Strike King Pro Series 3XD Crankbait Deep Diving Crankbait

Heavier crankbaits, with longer, more aggressive bills dive deeper, at least that’s the conventional wisdom The 3XD by Strike King goes against that thinking with a small, two-inch long crankbait that can achieve depths of over 10 feet when worked correctly. This is not a “dive and float” crankbait but a solid body, plastic lure with an aggressive bill that allows it to bend the laws of physics and send a smaller lure to greater depths.

Most of the time we consider baitfish to be surface dwellers, or at best to inhabit shallower water just a couple of feet below the surface. This crankbait allows you to present a smaller lure, that still resembles a baitfish to greater depths. Perch, bream, and crappie often inhabit deeper sections of a lake during the hotter days of summer, even in the fingerling stage. When the pike aren’t hitting near the surface, this is a lure worth trying.

Color 18 shades, shad, bluegill, perch
Size 7/16 ounce – 2 inches
Depth 10+ feet

Salmo Freediver Super Deep Runner Round Bill Extra Deep Diving Crankbait

Hot Parakeet, Purple Rain, and Green Tiger are just three of the eight slightly outlandish color patterns advertised for this lure. This crankbait presents an option not available in the other lures in this review.
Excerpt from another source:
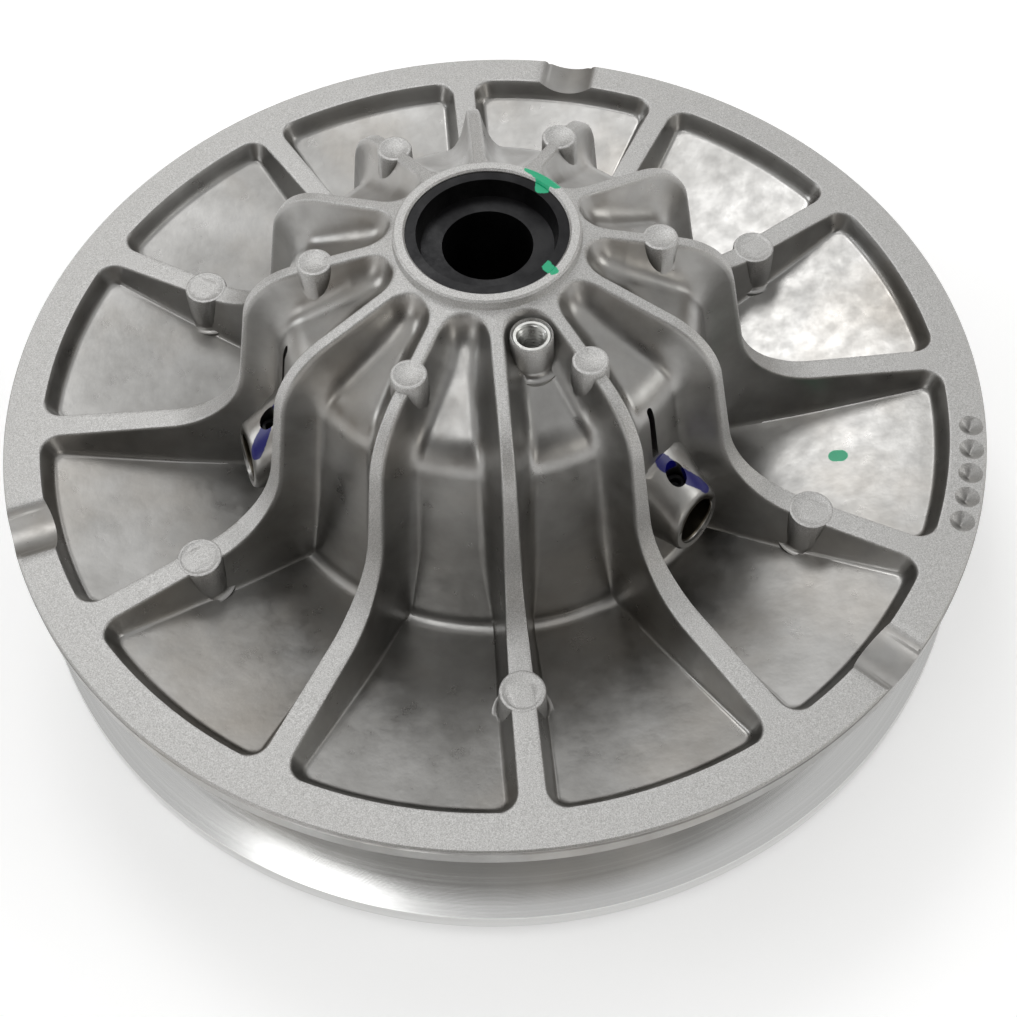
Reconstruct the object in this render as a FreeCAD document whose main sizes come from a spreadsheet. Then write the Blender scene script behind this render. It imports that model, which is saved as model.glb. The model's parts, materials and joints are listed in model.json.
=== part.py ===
# Driven pulley set of a belt CVT: two ribbed sheaves, the helix cam and rollers that
# join them, the closing spring and the splined centre post.
#
# Frame: the set stands on the back of its inner half, +Z runs up along the pulley axis and
# the origin is on that axis in the standing plane.  Millimetres.
import FreeCAD, Part
import math
import os

import Sketcher
from FreeCAD import Placement, Rotation, Vector

# Driving dimensions.  Heights are above the standing plane, radii are from the pulley axis.
DIMENSIONS = {
    # sheave discs
    "sheave_radius": 145,
    "belt_slope": 0.24,
    "rim_top": 62,
    "rim_lip": 6.4,
    "rim_width": 10.8,
    "rim_gap": 41.6,
    "disc_wall": 4.3,
    "face_inner_radius": 62,
    "pocket_depth": 5.5,
    # outer sheave dome
    "hub_top": 132,
    "hub_radius": 25,
    "land_height": 66,
    "cavity_radius": 53,
    "cavity_top": 108,
    "dome_shoulder": 65.6,
    "dome_foot": 76.2,
    "valley_shoulder": 59,
    "valley_foot": 67,
    "rib_count": 12,
    "rib_width": 7,
    "inner_boss_orbit": 46.3,
    "inner_boss_radius": 5.4,
    "outer_boss_orbit": 99.8,
    "outer_boss_radius": 6.2,
    # roller housings and rim marks
    "housing_half_width": 11,
    "housing_rise": 18,
    "housing_reach": 22,
    "pin_end_depth": 5.5,
    "pin_screw_orbit": 66.5,
    "slit_offset": 4.5,
    "slit_width": 2.5,
    "slit_level": 91.5,
    "slit_length": 15,
    "notch_radius": 15.8,
    "notch_axis_rise": 12.8,
    "dimple_orbit": 140.3,
    "dimple_radius": 3.6,
    "dimple_depth": 2.8,
    # opener thread
    "opener_orbit": 34,
    "opener_boss_radius": 6,
    "opener_thread": 8,
    "insert_radius": 4.8,
    # centre post
    "post_radius": 21.8,
    "journal_radius": 19,
    "bore_radius": 12.2,
    "washer_recess": 6,
    "spline_root": 13.5,
    "spline_count": 18,
    "post_foot": 2,
    # inner sheave
    "opening_radius": 41.5,
    "collar_radius": 56,
    "inner_rim_base": 7,
    "seat_height": 34,
    "back_rib_radius": 100,
    # helix cam and its rollers
    "travel": 24,
    "cam_inner_radius": 44,
    "cam_outer_radius": 50,
    "cam_top": 106,
    "cap_thickness": 5.5,
    "tube_radius": 27,
    "tube_foot": 40,
    "bush_radius": 21.5,
    "bush_clearance": 0.04,
    "bush_length": 20,
    "roller_count": 3,
    "roller_radius": 9.2,
    "roller_level": 65.5,
    "slot_clearance": 0.3,
    "slot_end_relief": 0.1,
    "roller_bore": 6.5,
    "pin_journal": 4.5,
    "pin_radius": 6,
    "pin_access_radius": 6.75,
    "screw_orbit": 47,
    "screw_radius": 2.5,
    "screw_head_radius": 4.25,
    "dowel_radius": 2,
    # spring and its seat
    "spring_radius": 34,
    "wire_diameter": 6,
    "spring_turns": 7,
    "seat_floor": 10,
    "slip_height": 2.6,
}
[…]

This is a large, deep-diving, heavy lure that can reach extreme lake depths beyond 40 feet. This is a crankbait designed for trolling big water. The larger weight, combined with the five-inch length creates a crankbait that is realistic at these lower depths. A smaller baitfish would never swim to this level, but a five-inch perch or shad might inhabit these waters, especially during late summer when the upper surface of a lake is too hot to hold enough oxygen for fish to survive for longer periods of time.
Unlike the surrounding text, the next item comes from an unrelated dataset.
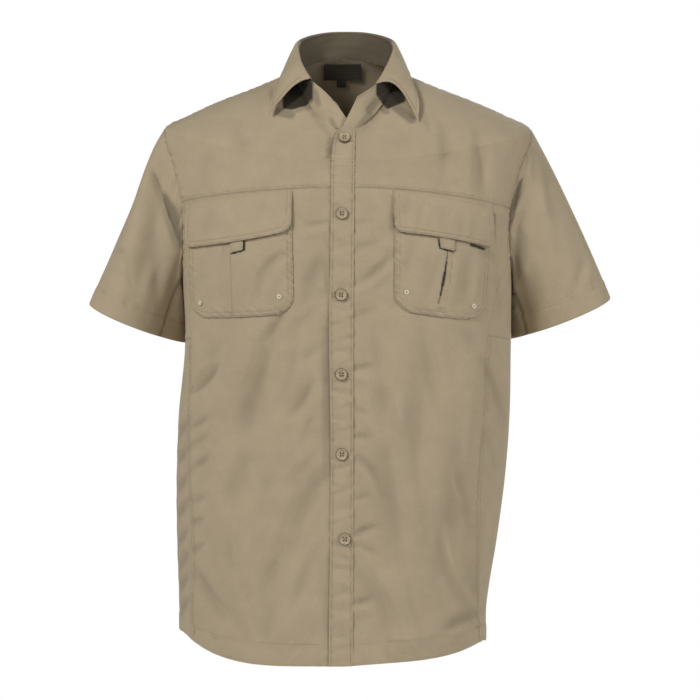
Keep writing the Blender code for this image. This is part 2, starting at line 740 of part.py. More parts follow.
def make_fronts():
    """Two fronts, each an upper and a lower part that meet at the chest seam."""
    last = len(LEVELS) - 1
    for side in ("left", "right"):
        flip = side == "left"
        for part, first, end in (("upper", 0, CHEST_ROW), ("lower", CHEST_ROW, last)):
            grid = front_grid(side, first, end)
            neck = [neck_pull(a) for a in front_angles(0, side)] if first == 0 else HALF_GAP
            inset(
                grid,
                top=neck,
                low=0.0 if end == last else HALF_GAP,
                end=arm_pulls(first, end, side, "front"),
            )
            extra = hem_extra(first, BAND_COLUMNS if side == "right" else 0)
            wall(f"front_{side}_{part}", grid, CLOTH_FINISH, inner_extra=extra, flip=flip)


def make_backs():
    """The yoke over the shoulders, and the back below it."""
    last = len(LEVELS) - 1
    for name, first, end in (("back_yoke", 0, YOKE_ROW), ("back_panel", YOKE_ROW, last)):
        grid = back_grid(first, end)
        neck = HALF_GAP
        if first == 0:
            start, finish = ARM_ANGLE, 360 - ARM_ANGLE
            turns = [start + (finish - start) * i / BACK_COLUMNS for i in range(BACK_COLUMNS + 1)]
            neck = [neck_pull(a) for a in turns]
        inset(
            grid,
            top=neck,
            low=0.0 if end == last else HALF_GAP,
            start=arm_pulls(first, end, "right", "back"),
            end=arm_pulls(first, end, "left", "back"),
        )
        wall(name, grid, CLOTH_FINISH, inner_extra=hem_extra(first))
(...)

This is an option for charter fishing on the Great Lakes or for recreational anglers fishing large western and Canadian reservoirs during the last days of summer in August and early September. The wild patterns are designed to catch the less intense light that reaches into the deeper sections of large lakes, and the double-rattling design creates sonic vibrations that will attract Northern Pike.